** Start of Recorded information **
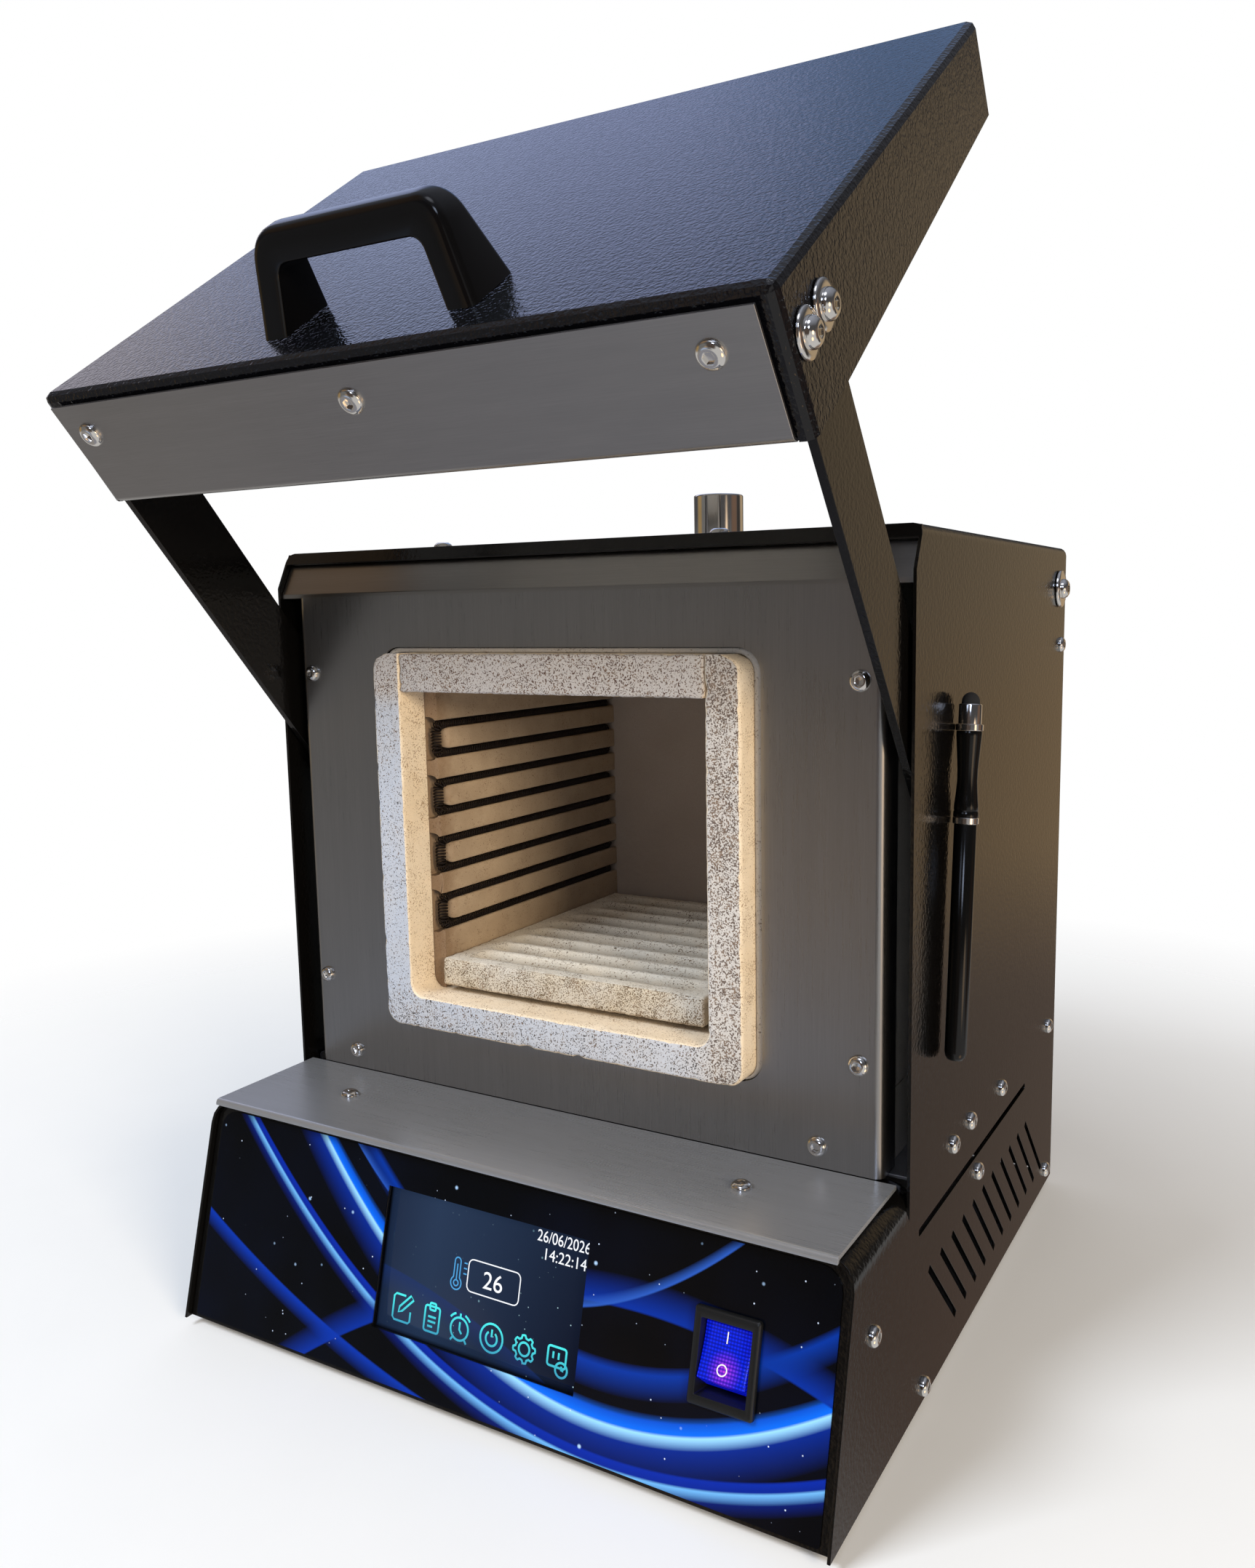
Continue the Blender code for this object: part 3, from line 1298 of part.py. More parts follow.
def make_arm_bolts():
    half = DOOR_WIDTH / 2
    nut_end = ARM_INNER - GAP
    washer = half + GAP
    washer_end = washer + ARM_WASHER_THICKNESS
    parts = [
        (ARM_NUT, nut_end - ARM_NUT_THICKNESS, nut_end),
        (ARM_BOLT_SHAFT, nut_end, washer),
        (ARM_WASHER, washer, washer_end),
    ]
    profile = bolt_profile(parts) + dome_profile(ARM_HEAD, washer_end, ARM_HEAD_HEIGHT)
    for side_name, side in (("left", -1), ("right", 1)):
        for end_name, z in (("low", ARM_BOLT_LOW_Z), ("high", ARM_BOLT_HIGH_Z)):
            y = -DOOR_FACE_GAP - ARM_BOLT_SETBACK
            place_bolt(f"arm_bolt_{end_name}_{side_name}", profile, side, *from_pivot((y, z)), DOOR)


# The door, drawn closed and placed from its axis
def from_pivot(point):
    return (point[0] - PIVOT_Y, point[1] - PIVOT_Z)


def door_corners():
    """The closed door's side outline: outer foot, outer top, inner top and inner foot."""
    inner = -DOOR_FACE_GAP
    low, high = DOOR_FOOT_Z, DOOR_FOOT_Z + DOOR_HEIGHT
    return [
        (inner - DOOR_DEPTH_LOW, low + DOOR_HEEL_OUT),
        (inner - DOOR_DEPTH_TOP, high - DOOR_HEEL_IN / 3),
        (inner, high),
        (inner, low + DOOR_HEEL_IN),
    ]


def door_outline(inset, reach):
    """The side outline drawn in by the sheet, and drawn out past the open side."""
    outer_foot, outer_top, inner_top, inner_foot = door_corners()
    points = [
        (outer_foot[0] + inset, outer_foot[1] + inset),
        (outer_top[0] + inset, outer_top[1] - inset),
        (inner_top[0] + reach, inner_top[1] - inset),
        (inner_foot[0] + reach, inner_foot[1] + inset),
    ]
    return [from_pivot(point) for point in points]


def arm_bolt_holes(name, parent):
    maker = bmesh.new()
    radius = ARM_BOLT_SHAFT + ARM_BOLT_GAP
    for z in (ARM_BOLT_LOW_Z, ARM_BOLT_HIGH_Z):
        centre = from_pivot((-DOOR_FACE_GAP - ARM_BOLT_SETBACK, z))
        extrude_outline(maker, ring(centre, radius, SMALL_STEPS), (-HALF - OVERRUN, HALF + OVERRUN), "X")
    return add_object(name, maker, None, parent)


def make_door_pan():
    half = DOOR_WIDTH / 2
    pan = prism("door_pan", door_outline(0.0, OVERRUN), (-half, half), "X", "black_paint", DOOR)
    soften(pan, DOOR_BEND)
    room_half = half - SHEET
    room = prism("door_room", door_outline(SHEET, 2 * OVERRUN), (-room_half, room_half), "X", None, DOOR)
    soften(room, DOOR_BEND - SHEET)
    inner = -DOOR_FACE_GAP - PIVOT_Y
    low, high = -CASE_HEIGHT, CASE_HEIGHT
    trim = box("door_trim", (-HALF - OVERRUN, inner, low), (HALF + OVERRUN, inner + 3 * OVERRUN, high), None, DOOR)
    relief_half = LINER_WIDTH / 2 + GAP
    foot = DOOR_FOOT_Z - PIVOT_Z
    relief_low = (-relief_half, inner - LINER_BEND - GAP, foot - OVERRUN)
    relief_high = (relief_half, inner + OVERRUN, foot + DOOR_HEEL_OUT + 2 * SHEET)
    relief = box("liner_relief", relief_low, relief_high, None, DOOR)
    cut(pan, room, trim, relief, arm_bolt_holes("door_bolt_cutter", DOOR))


def make_door_liner():
    """The stainless inner sheet, folded at its foot into the end panel."""
    inner = -DOOR_FACE_GAP
    half = LINER_WIDTH / 2
    outer = inner - DOOR_DEPTH_LOW + LINER_FRONT_INSET
    top = DOOR_FOOT_Z + DOOR_HEIGHT - SHEET - GAP
    path = [(inner, top), (inner, DOOR_FOOT_Z), (outer, DOOR_FOOT_Z)]
    outline = folded([from_pivot(point) for point in path], SHEET, LINER_BEND)
    liner = prism("door_liner", outline, (-half, half), "X", "stainless", DOOR)
    reach = LINER_WINDOW_HALF
    low = (-reach, LINER_WINDOW_LOW - PIVOT_Z)
    high = (reach, LINER_WINDOW_HIGH - PIVOT_Z)
    window = rectangle(low, high, LINER_WINDOW_CORNER, 3)
    depth = (inner - PIVOT_Y - OVERRUN, inner - PIVOT_Y + OVERRUN)
    cut(liner, prism("liner_window_cutter", window, depth, "Y", None, DOOR))


def make_door_insulation():
    """A board that nearly meets the muffle's front when the door is closed."""
    face = -MUFFLE_PROUD - BOARD_FACE_GAP
    foot, top, _, _ = door_corners()
    inset = SHEET + DOOR_BOARD_GAP
    low, high = foot[1] + 2 * inset, top[1] - 2 * inset
    slope = (top[0] - foot[0]) / (top[1] - foot[1])
    back_low = foot[0] + inset + slope * (low - foot[1])
    back_high = foot[0] + inset + slope * (high - foot[1])
    outline = [(face, low), (face, high), (back_high, high), (back_low, low)]
    half = DOOR_BOARD_HALF
    prism("door_insulation", [from_pivot(p) for p in outline], (-half, half), "X", "fibre", DOOR)


def handle_empty():
    """An empty on the door's outer foot edge, with z up the outer face and y into the door."""
    foot, top, _, _ = door_corners()
    lean = math.atan2(top[0] - foot[0], top[1] - foot[1])
    y, z = from_pivot(foot)
    return empty("door_face", (0.0, y, z), -lean, DOOR)


def make_handle():
    face = handle_empty()
    foot, top, leg = HANDLE_HALF, HANDLE_TOP_HALF, HANDLE_LEG
    height, bar = HANDLE_HEIGHT, HANDLE_BAR
    lean = (foot - top) * (height - bar) / height
    corners = [
        (-foot, -GAP), (-top, -height), (top, -height), (foot, -GAP),
        (foot - leg, -GAP), (foot - leg - lean, bar - height),
        (leg + lean - foot, bar - height), (leg - foot, -GAP),
    ]
    big, small = HANDLE_CORNER, HANDLE_INNER_CORNER
    outline = fillet(corners, [0.0, big, big, 0.0, 0.0, small, small, 0.0], CORNER_STEPS)
    start, end = HANDLE_START, HANDLE_START + HANDLE_DEPTH
    handle = prism("door_handle", outline, (start, end), "Z", "black_plastic", face)
    over = OVERRUN
    rise = over / height
    front = [
        (over, start - HANDLE_FRONT_SLOPE * rise), (-height - over, start + HANDLE_FRONT_SLOPE * (1 + rise)),
        (-height - over, start - over), (over, start - over),
    ]
    rear = [
        (over, end + HANDLE_REAR_SLOPE * rise), (-height - over, end - HANDLE_REAR_SLOPE * (1 + rise)),
        (-height - over, end + over), (over, end + over),
    ]
    wide = (-foot - over, foot + over)
    cut(
        handle,
        prism("handle_front_cutter", front, wide, "X", None, face),
        prism("handle_rear_cutter", rear, wide, "X", None, face),
    )
    soften(handle, HANDLE_SOFTEN)


def make_arms():
    """Flat L plates: a level leg into the door's foot and an upright one up to the pivot."""
    front = -DOOR_FACE_GAP - ARM_FRONT
    low, high = ARM_LOW, ARM_LOW + ARM_WIDTH
    eye = [
        (PIVOT_Y + ARM_EYE * math.cos(a), PIVOT_Z + ARM_EYE * math.sin(a))
        for a in (math.pi * k / CORNER_STEPS for k in range(CORNER_STEPS + 1))
    ]
    corners = [(front, low), (front, high)]
    corners += [(ARM_LEG_FRONT, high), (ARM_LEG_FRONT, PIVOT_Z - ARM_TAPER)]
    corners += eye[::-1] + [(ARM_LEG_REAR, low)]
    radii = [ARM_EYE / 4, ARM_EYE / 4, ARM_CORNER, 0.0] + [0.0] * len(eye) + [ARM_CORNER]
    outline = fillet([from_pivot(p) for p in corners], radii)
    for name, side in (("arm_left", -1), ("arm_right", 1)):
        span = sorted((side * ARM_INNER, side * (ARM_INNER + ARM_THICKNESS)))
        arm = prism(name, outline, span, "X", "black_paint", DOOR)
        pivot = cross_hole(f"{name}_eye_cutter", 0.0, 0.0, PIVOT_SHAFT + PIVOT_HOLE_GAP, parent=DOOR)
        cut(arm, arm_bolt_holes(f"{name}_bolt_cutter", DOOR), pivot)


# The stylus, stacked from its lower end upwards along its own tilted axis
def make_stylus():
    x = HALF + STYLUS_TOP_RING + STYLUS_SIDE_GAP
    axis = empty("stylus_axis", (x, STYLUS_Y, STYLUS_Z), -STYLUS_TILT, ROOT)
    level = STYLUS_BARREL_LENGTH
    barrel = [
        (0.0, 0.0), (STYLUS_END, 0.0), (STYLUS_BARREL, STYLUS_END_LENGTH), (STYLUS_BARREL, level), (0.0, level),
    ]
    turned("stylus_barrel", barrel, (0.0, 0.0, 0.0), "Z", "gunmetal", axis)
    level = stack_ring("stylus_ring_lower", STYLUS_LOW_RING, level + GLUE, axis)
    level = make_grip(level + GLUE, axis)
    level = stack_ring("stylus_ring_upper", STYLUS_TOP_RING, level + GLUE, axis)
    make_tip(level + GLUE, axis)


def stack_ring(name, radius, start, axis):
    end = start + STYLUS_RING_LENGTH
    profile = [(0.0, start), (radius, start), (radius, end), (0.0, end)]
    turned(name, profile, (0.0, 0.0, 0.0), "Z", "chrome", axis)
    return end


def make_grip(start, axis):
    end = start + STYLUS_GRIP_LENGTH
    profile = [(0.0, start)]
    for share, depth in WAIST_PROFILE_SHARES:
        radius = STYLUS_COLLAR + (STYLUS_WAIST - STYLUS_COLLAR) * depth
        profile.append((radius, start + STYLUS_GRIP_LENGTH * share))
    profile += [(STYLUS_BULGE, end), (0.0, end)]
    turned("stylus_grip", profile, (0.0, 0.0, 0.0), "Z", "gunmetal", axis)
    return end


def make_tip(start, axis):
    shoulder = start + STYLUS_SLEEVE_LENGTH
    profile = [(0.0, start), (STYLUS_SLEEVE, start), (STYLUS_SLEEVE, shoulder - GAP)]
    for k in range(DOME_STEPS):
        turn = math.pi / 2 * k / DOME_STEPS
        profile.append((STYLUS_DOME * math.cos(turn), shoulder + STYLUS_DOME_LENGTH * math.sin(turn)))
    profile.append((0.0, shoulder + STYLUS_DOME_LENGTH))
    turned("stylus_tip", profile, (0.0, 0.0, 0.0), "Z", "soft_tip", axis)


def frame_middle():
    """The middle of the whole object's depth, from the raised door's foot to the inlet's end."""
    y, z = from_pivot(door_corners()[0])
    front = PIVOT_Y + y * math.cos(DOOR_SWING) + z * math.sin(DOOR_SWING)
    rear = CASE_DEPTH - REAR_RECESS + GLAND_SHOW
    return (front + rear) / 2


for old in list(bpy.data.objects):
    bpy.data.objects.remove(old, do_unlink=True)

ROOT = empty("furnace", (0.0, -frame_middle(), FOOT_SHOW))
CONSOLE = empty("console_plane", (0.0, PANEL_RECESS / LEAN_COS - CONSOLE_REACH, 0.0), -CONSOLE_LEAN, ROOT)
DOOR = empty("door_axis", (0.0, PIVOT_Y, PIVOT_Z), -DOOR_SWING, ROOT)

make_casing()
make_rear_panel()
make_base_plate()
make_feet()
make_inner_floor()
make_shelf()
make_fascia()
make_gasket()
make_muffle_shell()
make_muffle_roof()
make_rear_wall()
make_heater_plate("heater_plate_left", -1)
make_heater_plate("heater_plate_right", 1)
make_coils()
make_insulation()
make_chimney()
make_thermocouple()
make_tray()
make_console_panel()
make_film()
make_screen()
make_controller()
make_switch_frame()
make_rocker()
make_power_supply()
make_heat_sink()
make_relay()
make_terminal_block()
make_gland()
make_pivot_bolts()
make_arm_bolts()
make_door_pan()
make_door_liner()
make_door_insulation()
make_handle()
make_arms()
make_stylus()
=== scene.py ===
"""The looks of the dental lab furnace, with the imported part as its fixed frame.

Lengths are in millimetres, in the furnace's own frame: x across, y to the rear from the upper box's
front edge and z up from the casing's lower edge. The matrices below place them in the world in metres.
"""
import math

import bmesh
import bpy
from mathutils import Matrix, Vector, noise


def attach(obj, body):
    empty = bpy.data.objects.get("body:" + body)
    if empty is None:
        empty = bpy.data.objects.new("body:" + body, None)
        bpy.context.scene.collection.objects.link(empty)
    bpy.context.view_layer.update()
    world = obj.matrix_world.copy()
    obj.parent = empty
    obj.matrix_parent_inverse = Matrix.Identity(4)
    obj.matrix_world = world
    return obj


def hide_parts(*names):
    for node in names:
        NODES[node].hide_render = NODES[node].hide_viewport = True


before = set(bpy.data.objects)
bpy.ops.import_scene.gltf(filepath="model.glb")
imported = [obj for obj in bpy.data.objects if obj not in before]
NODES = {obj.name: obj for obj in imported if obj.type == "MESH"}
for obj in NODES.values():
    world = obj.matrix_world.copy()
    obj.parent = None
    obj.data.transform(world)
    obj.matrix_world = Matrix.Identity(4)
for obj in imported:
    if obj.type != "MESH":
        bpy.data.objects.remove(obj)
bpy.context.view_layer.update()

MM = 0.001
TAU = 2 * math.pi
SIDES = (("left", -1), ("right", 1))

# The frames that pieces are drawn in
LEAN = math.radians(14.3)
SWING = math.radians(50.5)
FACE_LEAN = math.atan2(12.6, 220.2)
TILT = math.radians(5.5)
PIVOT_Y, PIVOT_Z = 222.0, 309.6
FLUE_Y = 148.0


def shift(x, y, z):
    return Matrix.Translation((x, y, z))


def turn(angle, axis="X"):
    return Matrix.Rotation(angle, 4, axis)


ROOT = Matrix.Scale(MM, 4) @ shift(0.0, -68.598, 4.0)
CONSOLE = ROOT @ shift(0.0, 2.5 / math.cos(LEAN) - 76.0, 0.0) @ turn(-LEAN)
DOOR = ROOT @ shift(0.0, PIVOT_Y, PIVOT_Z) @ turn(-SWING)
DOOR_FACE = DOOR @ shift(0.0, -269.1, -210.9) @ turn(-FACE_LEAN)
STYLUS = ROOT @ shift(155.35, 36.3, 130.8) @ turn(-TILT)
OUT = {"right": turn(math.pi / 2, "Y"), "left": turn(-math.pi / 2, "Y"), "front": turn(math.pi / 2),
       "rear": turn(-math.pi / 2), "down": turn(math.pi), "up": Matrix.Identity(4)}


# ---------------------------------------------------------------- forms as points and faces
def loft(sections, caps=True):
    """Points and faces of a skin over equal closed sections."""
    count = len(sections[0])
    verts = [point for section in sections for point in section]
    faces = []
    for a in range(0, count * (len(sections) - 1), count):
        for k in range(count):
            j = (k + 1) % count
            faces.append((a + k, a + j, a + count + j, a + count + k))
    if caps:
        faces.append(tuple(range(count)))
        faces.append(tuple(range(len(verts) - 1, len(verts) - 1 - count, -1)))
    return verts, faces


def join(parts):
    """One list of points and faces from several."""
    verts, faces = [], []
    for more_verts, more_faces in parts:
        start = len(verts)
        verts += more_verts
        faces += [tuple(start + i for i in face) for face in more_faces]
    return verts, faces


def moved(part, matrix):
    return [matrix @ Vector(v) for v in part[0]], part[1]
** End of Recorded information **
§ **Task statement**:
Reproduce exactly, and only, the lines from the one that contains "make_casing()" down to the one that contains "bpy.context.scene.collection.objects.link(empty)", both ends included.

§ **Response**:
make_casing()
make_rear_panel()
make_base_plate()
make_feet()
make_inner_floor()
make_shelf()
make_fascia()
make_gasket()
make_muffle_shell()
make_muffle_roof()
make_rear_wall()
make_heater_plate("heater_plate_left", -1)
make_heater_plate("heater_plate_right", 1)
make_coils()
make_insulation()
make_chimney()
make_thermocouple()
make_tray()
make_console_panel()
make_film()
make_screen()
make_controller()
make_switch_frame()
make_rocker()
make_power_supply()
make_heat_sink()
make_relay()
make_terminal_block()
make_gland()
make_pivot_bolts()
make_arm_bolts()
make_door_pan()
make_door_liner()
make_door_insulation()
make_handle()
make_arms()
make_stylus()
=== scene.py ===
"""The looks of the dental lab furnace, with the imported part as its fixed frame.

Lengths are in millimetres, in the furnace's own frame: x across, y to the rear from the upper box's
front edge and z up from the casing's lower edge. The matrices below place them in the world in metres.
"""
import math

import bmesh
import bpy
from mathutils import Matrix, Vector, noise


def attach(obj, body):
    empty = bpy.data.objects.get("body:" + body)
    if empty is None:
        empty = bpy.data.objects.new("body:" + body, None)
        bpy.context.scene.collection.objects.link(empty)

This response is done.